Он вдруг зарыдал, уронил ей на грудь свою голову.
— Успокойся, Август. Это я проглядела… Я виновата, — говорила она и гладила его голову.
10
Весна явилась сначала в уборе красных тюльпанов и желтых одуванчиков, словно молодая цыганка. Но солнце уже начинало припекать, тюльпаны скоро исчезли, и весна оделась в новый наряд из цветущего миндаля, абрикоса, персика, своим розовым цветом напоминая ранний восход. Незаметно, у всех на виду, она успела сменить и этот наряд, теперь уже на кипенно-белый пышный сарафан из цветущих вишен, черешен, яблонь и груш. Потом снова надела зеленое платье из распустившейся листвы тополей, шелковиц, чинар, карагачей, украсив себя венком из диких алых и пунцовых маков.
В конце апреля на ней уже появились красные сережки из первой черешни.
Скверы и парки заполнились публикой.

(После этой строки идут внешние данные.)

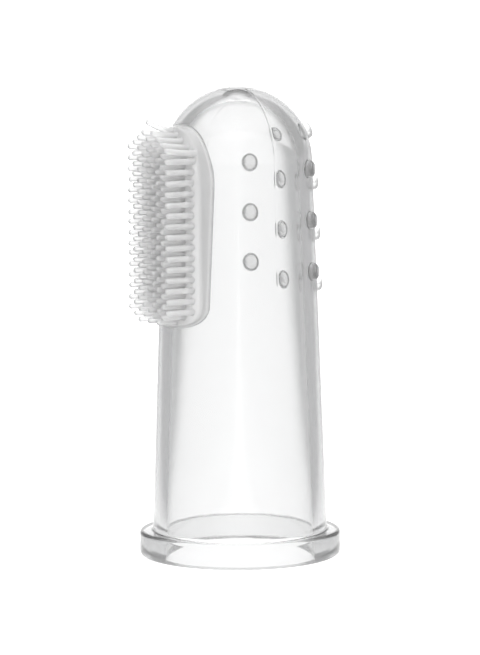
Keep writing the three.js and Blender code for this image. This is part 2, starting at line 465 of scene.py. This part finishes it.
def bristle_rings(across, height, length, lean_side, lean_up):
    """One bristle: a flared foot that follows the pad's face, a slim taper and a ball tip."""
    face = face_depth(across, height)
    neck, tip = BRISTLE_NECK_RADIUS, BRISTLE_TIP_RADIUS
    shape = [*BRISTLE_FOOT, (BRISTLE_FOOT_HEIGHT, neck)]
    for i in range(1, BRISTLE_STEPS + 1):
        t = lerp(BRISTLE_FOOT_HEIGHT, length - tip, i / BRISTLE_STEPS)
        shape.append((t, lerp(neck, tip, i / BRISTLE_STEPS)))
    for i in range(1, BRISTLE_STEPS + 1):
        a = math.pi / 2 * i / (BRISTLE_STEPS + 1)
        shape.append((length - tip + tip * math.sin(a), tip * math.cos(a)))
    rings = []
    for t, radius in shape:
        follow = 1 - smooth(t / BRISTLE_FOOT_HEIGHT)
        ring = []
        for j in range(BRISTLE_SIDES):
            a = 2 * math.pi * j / BRISTLE_SIDES
            x = across + radius * math.cos(a)
            z = height + radius * math.sin(a)
            lean = max(0.0, t) ** 1.5 / max(length, 0.1) ** 0.5
            base = lerp(face, face_depth(x, z), follow)
            ring.append((x + lean * lean_side, -base - t, z + lean * lean_up))
        rings.append(ring)
    return rings


def bristle_column(node, rng):
    """One column of bristles, whose feet stay on the pad while the rest leans a little."""
    low, high = node_box(node)
    across = (low.x + high.x) / 2
    first, last = low.z + FOOT_END, high.z - FOOT_END
    count = round((last - first) / ROW_PITCH) + 1
    tip_depth = -low.y
    points, faces = [], []
    for row in range(count):
        lean_side, lean_up = rng.gauss(0, LEAN_SCATTER), rng.gauss(0, LEAN_SCATTER)
        height = min(first + row * ROW_PITCH, last, PAD_TOP_Z - TOP_FOOT_INSET)
        if row == count - 1:
            lean_up = TOP_LEAN_MIDDLE if abs(across) < 0.1 else TOP_LEAN
        length = tip_depth - face_depth(across, height) + rng.gauss(0, LENGTH_SCATTER)
        rings = bristle_rings(across, height, length, lean_side, lean_up)
        more_points, more_faces = skinned_rings(rings)
        start = len(points)
        points += more_points
        faces += [tuple(i + start for i in f) for f in more_faces]
    number = node.rsplit("_", 1)[1]
    column = mesh_object(f"bristles_{number}_soft", points, faces)
    body = f"bristles_{number}"
    bend = JOINTS[body]["pos_m"]
    start = Vector((across * MM, -face_depth(across, PAD_SHOULDER_Z) * MM, bend[2]))
    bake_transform(column)
    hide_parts(node)
    return column


# ---- massage nubs ----


def massage_nub(node):
    """A short round peg, square to the skin where the CAD's nub stands."""
    points = [v.co / MM for v in frame["nodes"][node].data.vertices]
    centre = sum(points, Vector()) / len(points)
    angle = math.atan2(centre.y, centre.x)
    tilt = skin_tilt(centre.z)
    out = Vector((math.cos(angle) * math.cos(tilt), math.sin(angle) * math.cos(tilt), math.sin(tilt)))
    side = Vector((-math.sin(angle), math.cos(angle), 0))
    up = out.cross(side)
    base = centre - out * skin_distance(centre)
    rings = []
    for t, radius in NUB_SIDE + NUB_TOP:
        follow = 1 - smooth(t / NUB_FLAT_FROM)
        ring = []
        for j in range(NUB_SIDES):
            a = 2 * math.pi * j / NUB_SIDES
            p = base + side * radius * math.cos(a) + up * radius * math.sin(a)
            for _ in range(3):
                p -= out * skin_distance(p) * follow
            ring.append(p + out * t)
        rings.append(ring)
    nub = mesh_object(node + "_soft", *skinned_rings(rings))
    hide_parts(node)
    return nub


# ---- materials ----

# How strongly a metre of the silicone dims light.
BODY_HAZE = 92.0
NUB_HAZE = 50.0
BRISTLE_HAZE = 20.0
HAZE_TINT = (0.0, 0.01, 0.015, 1)

SILICONE_IOR = 1.41
PEEL_SCALE = 260
FLOW_SCALE = 900
BUMP_DISTANCE = 0.0002


def new_material(name):
    """A material with its nodes, its links and its shader."""
    material = bpy.data.materials.new(name)
    material.use_nodes = True
    nodes = material.node_tree.nodes
    return material, nodes, material.node_tree.links, nodes["Principled BSDF"]


def silicone(name, milky, roughness, bump, haziness):
    """Clear silicone: glassy, a little milky, with the faint orange peel and flow of a moulding."""
    material, nodes, links, shader = new_material(name)
    shader.inputs["Base Color"].default_value = (1.0, 1.0, 1.0, 1)
    shader.inputs["Transmission Weight"].default_value = 1 - milky
    shader.inputs["IOR"].default_value = SILICONE_IOR
    place = nodes.new("ShaderNodeTexCoord")
    peel = nodes.new("ShaderNodeTexNoise")
    peel.inputs["Scale"].default_value = PEEL_SCALE
    peel.inputs["Detail"].default_value = 2
    flow = nodes.new("ShaderNodeTexNoise")
    flow.inputs["Scale"].default_value = FLOW_SCALE
    flow.inputs["Detail"].default_value = 3
    spread = nodes.new("ShaderNodeMapRange")
    spread.inputs["To Min"].default_value = roughness * 0.6
    spread.inputs["To Max"].default_value = roughness * 1.5
    dent = nodes.new("ShaderNodeBump")
    dent.inputs["Strength"].default_value = bump
    dent.inputs["Distance"].default_value = BUMP_DISTANCE
    links.new(place.outputs["Object"], peel.inputs["Vector"])
    links.new(place.outputs["Object"], flow.inputs["Vector"])
    links.new(peel.outputs["Fac"], dent.inputs["Height"])
    links.new(dent.outputs["Normal"], shader.inputs["Normal"])
    links.new(flow.outputs["Fac"], spread.inputs["Value"])
    links.new(spread.outputs["Result"], shader.inputs["Roughness"])
    haze = nodes.new("ShaderNodeVolumeAbsorption")
    haze.inputs["Color"].default_value = HAZE_TINT
    haze.inputs["Density"].default_value = haziness
    links.new(haze.outputs["Volume"], nodes["Material Output"].inputs["Volume"])
    return material


def dress(obj, material):
    """One material all over an object."""
    obj.data.materials.clear()
    obj.data.materials.append(material)


# ---- studio ----

VIEW_AZIMUTH = math.radians(60.7)
VIEW_ELEVATION = math.radians(6.8)
VIEW_ROLL = math.radians(-0.35)
VIEW_DISTANCE = 0.492
VIEW_TARGET_Z = 0.0286
VIEW_OFFSET = 0.00015
LENS = 216.3
VIEW_SIDE = Vector((math.cos(VIEW_AZIMUTH), math.sin(VIEW_AZIMUTH), 0))
VIEW_AHEAD = Vector((-math.sin(VIEW_AZIMUTH), math.cos(VIEW_AZIMUTH), 0))

FLOOR_SIZE = 12
FLOOR_DROP = 0.00002
# The floor's painted pool of light, a glowing lane: half its width beside the brush, how fast it widens
# behind it, and the shares of that width between which it fades into the dimmer grey glow beside it.
LANE_HALF_WIDTH = 0.0165
LANE_SPREAD = 0.08
LANE_FADE = (0.95, 2.6)
# The floor's glow colours: painted light in the lane and a dimmer painted grey glow beside it.
LANE_PAINTED_GLOW = (1.3, 1.3, 1.3, 1)
FLOOR_DIM_PAINTED_GLOW = (0.55, 0.55, 0.555, 1)

# The dome's brightness: pale walls and a bright ceiling, and a large soft light behind and in front.
# An edge says where a light starts and where it is full: the ceiling by the height of the direction
# looked in, and the other two by how nearly that direction runs straight ahead of the camera.
WALL_LIGHT = 0.6
CEILING_LIGHT = 1.9
CEILING_EDGE = (0.55, 0.8)
WINDOW_LIGHT = 0.8
BEHIND_EDGE = (0.9, 0.98)
FRONT_EDGE = (-0.1, -0.8)

# Light crosses up to a dozen silicone surfaces on its way through the bristles, the pad and both walls.
CLEAR_BOUNCES = 40
DIFFUSE_BOUNCES = 8


def camera():
    """A long lens at the photograph's angle."""
    data = bpy.data.cameras.new("camera")
    data.lens = LENS
    data.sensor_width = 36
    data.clip_start = 0.01
    obj = bpy.data.objects.new("camera", data)
    bpy.context.scene.collection.objects.link(obj)
    back = Vector((0, 0, math.sin(VIEW_ELEVATION))) - VIEW_AHEAD * math.cos(VIEW_ELEVATION)
    target = Vector((0, 0, VIEW_TARGET_Z)) + VIEW_SIDE * VIEW_OFFSET
    obj.location = target + back * VIEW_DISTANCE
    obj.rotation_euler = (target - obj.location).to_track_quat("-Z", "Y").to_euler()
    obj.rotation_euler.rotate_axis("Z", VIEW_ROLL)
    bpy.context.scene.camera = obj


def soft_step(nodes, links, source, start, end, low, high):
    """A smooth change from low to high while the source goes from start to end."""
    step = nodes.new("ShaderNodeMapRange")
    step.interpolation_type = "SMOOTHSTEP"
    step.inputs["From Min"].default_value = start
    step.inputs["From Max"].default_value = end
    step.inputs["To Min"].default_value = low
    step.inputs["To Max"].default_value = high
    links.new(source, step.inputs["Value"])
    return step.outputs["Result"]


def maths(nodes, links, operation, *values):
    """A Math node, each of whose inputs is a number or another node's output."""
    node = nodes.new("ShaderNodeMath")
    node.operation = operation
    for i, value in enumerate(values):
        if isinstance(value, float):
            node.inputs[i].default_value = value
        else:
            links.new(value, node.inputs[i])
    return node.outputs[0]


def floor():
    """A large glowing floor with painted light: brightest in a lane under and behind the brush and a dimmer
    grey glow beside it.
    """
    bpy.ops.mesh.primitive_plane_add(size=FLOOR_SIZE, location=(0, 0, -FLOOR_DROP))
    obj = bpy.context.object
    obj.name = "studio_floor"
    material, nodes, links, shader = new_material("floor_painted_light_pool")
    place = nodes.new("ShaderNodeTexCoord")
    turn = nodes.new("ShaderNodeMapping")
    turn.inputs["Rotation"].default_value = (0, 0, -VIEW_AZIMUTH)
    split = nodes.new("ShaderNodeSeparateXYZ")
    links.new(place.outputs["Object"], turn.inputs["Vector"])
    links.new(turn.outputs["Vector"], split.inputs["Vector"])
    across = maths(nodes, links, "ABSOLUTE", split.outputs["X"])
    behind = maths(nodes, links, "MAXIMUM", split.outputs["Y"], 0.0)
    lane = maths(nodes, links, "MULTIPLY_ADD", behind, LANE_SPREAD, LANE_HALF_WIDTH)
    share = maths(nodes, links, "DIVIDE", across, lane)
    mix = nodes.new("ShaderNodeMix")
    mix.data_type = "RGBA"
    mix.inputs["A"].default_value = LANE_PAINTED_GLOW
    mix.inputs["B"].default_value = FLOOR_DIM_PAINTED_GLOW
    links.new(soft_step(nodes, links, share, *LANE_FADE, 0.0, 1.0), mix.inputs["Factor"])
    # The floor's colour is mostly its glow, a painted pool of light in the lane fading to a dimmer painted
    # grey beside it.
    links.new(mix.outputs["Result"], shader.inputs["Emission Color"])
    shader.inputs["Emission Strength"].default_value = 1.0
    shader.inputs["Base Color"].default_value = (0.12, 0.12, 0.12, 1)
    shader.inputs["Roughness"].default_value = 0.9
    shader.inputs["Specular IOR Level"].default_value = 0.0
    obj.data.materials.append(material)


def world():
    """A soft studio dome: pale walls, a broad bright ceiling and a large soft light behind and in front."""
    scene_world = bpy.data.worlds.new("studio_world")
    bpy.context.scene.world = scene_world
    scene_world.use_nodes = True
    nodes, links = scene_world.node_tree.nodes, scene_world.node_tree.links
    place = nodes.new("ShaderNodeTexCoord")
    split = nodes.new("ShaderNodeSeparateXYZ")
    toward = nodes.new("ShaderNodeVectorMath")
    toward.operation = "DOT_PRODUCT"
    toward.inputs[1].default_value = VIEW_AHEAD
    links.new(place.outputs["Generated"], split.inputs["Vector"])
    links.new(place.outputs["Generated"], toward.inputs[0])
    ceiling = soft_step(nodes, links, split.outputs["Z"], *CEILING_EDGE, WALL_LIGHT, CEILING_LIGHT)
    behind = soft_step(nodes, links, toward.outputs["Value"], *BEHIND_EDGE, 0.0, WINDOW_LIGHT)
    front = soft_step(nodes, links, toward.outputs["Value"], *FRONT_EDGE, 0.0, WINDOW_LIGHT)
    windows = maths(nodes, links, "ADD", behind, front)
    sky = nodes["Background"]
    sky.inputs["Color"].default_value = (1.0, 1.0, 1.0, 1)
    links.new(maths(nodes, links, "ADD", ceiling, windows), sky.inputs["Strength"])


# ---- making it ----

camera()
floor()
world()

clear = silicone("clear_silicone", milky=0.05, roughness=0.05, bump=0.06, haziness=BODY_HAZE)
frosted = silicone("frosted_silicone", milky=0.45, roughness=0.4, bump=0.1, haziness=BODY_HAZE)
nub_clear = silicone("nub_silicone", milky=0.1, roughness=0.05, bump=0.03, haziness=NUB_HAZE)
pad_clear = silicone("pad_silicone", milky=0.34, roughness=0.05, bump=0.06, haziness=BRISTLE_HAZE)
bristle_clear = silicone("bristle_silicone", milky=0.3, roughness=0.1, bump=0.03, haziness=BRISTLE_HAZE)

body = silicone_body()
dress(body, clear)
frost_bowl(body, frosted)
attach(body, "sleeve")
pad = brush_pad()
dress(pad, pad_clear)
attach(pad, "sleeve")
for nub in [massage_nub(n) for n in NUBS]:
    dress(nub, nub_clear)
    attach(nub, "sleeve")

dice = random.Random(11)
for column_node in COLUMNS:
    dress(bristle_column(column_node, dice), bristle_clear)

scene = bpy.context.scene
scene.view_settings.view_transform = "Standard"
scene.cycles.max_bounces = CLEAR_BOUNCES
scene.cycles.transmission_bounces = CLEAR_BOUNCES
scene.cycles.glossy_bounces = CLEAR_BOUNCES
scene.cycles.diffuse_bounces = DIFFUSE_BOUNCES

С семи часов вечера в городском саду играл военный духовой оркестр, в летних ресторанах официанты и половые гремели посудой, носились между столиками, словно факиры; слышался малиновый звон налитых бокалов, нестройный гул голосов, громкое щелканье пивных пробок. На аллеях, украшенных цветными бумажными фонариками, стояли со своими тележками мороженщики, продавцы фруктовых вод, дородные квасники в белых фартуках, напоминающие железнодорожных носильщиков, то тут, то там на аллеях собиралась небольшая толпа — это любители пасхальных развлечений катали с деревянных лотков крашеные яйца — кончалась первая педеля пасхи.
В теплый апрельский вечер Надя и Август тихо шли по центральной аллее городского сада, изредка останавливаясь позади какой-нибудь толпы посмотреть на фокусника или счастливого обладателя целого картуза крашеных побитых яиц.
Внезапно где-то позади раздался грохот, топот, крики, свистки городовых, отчаянный разухабистый звон колокольчика и бубенцов.
Все в ужасе шарахались в стороны, опрокидывая деревянные лотки, тележки мороженщиков, неповоротливых квасников, рассыпая по дорожке из картузов пасхальные крашеные яйца. Не успели Надя и Август оглянуться и посмотреть, что случилось, как мимо них, словно рыжее пламя, вихрем промчалась тройка гнедых лошадей с неистовым звоном, топотом и криком.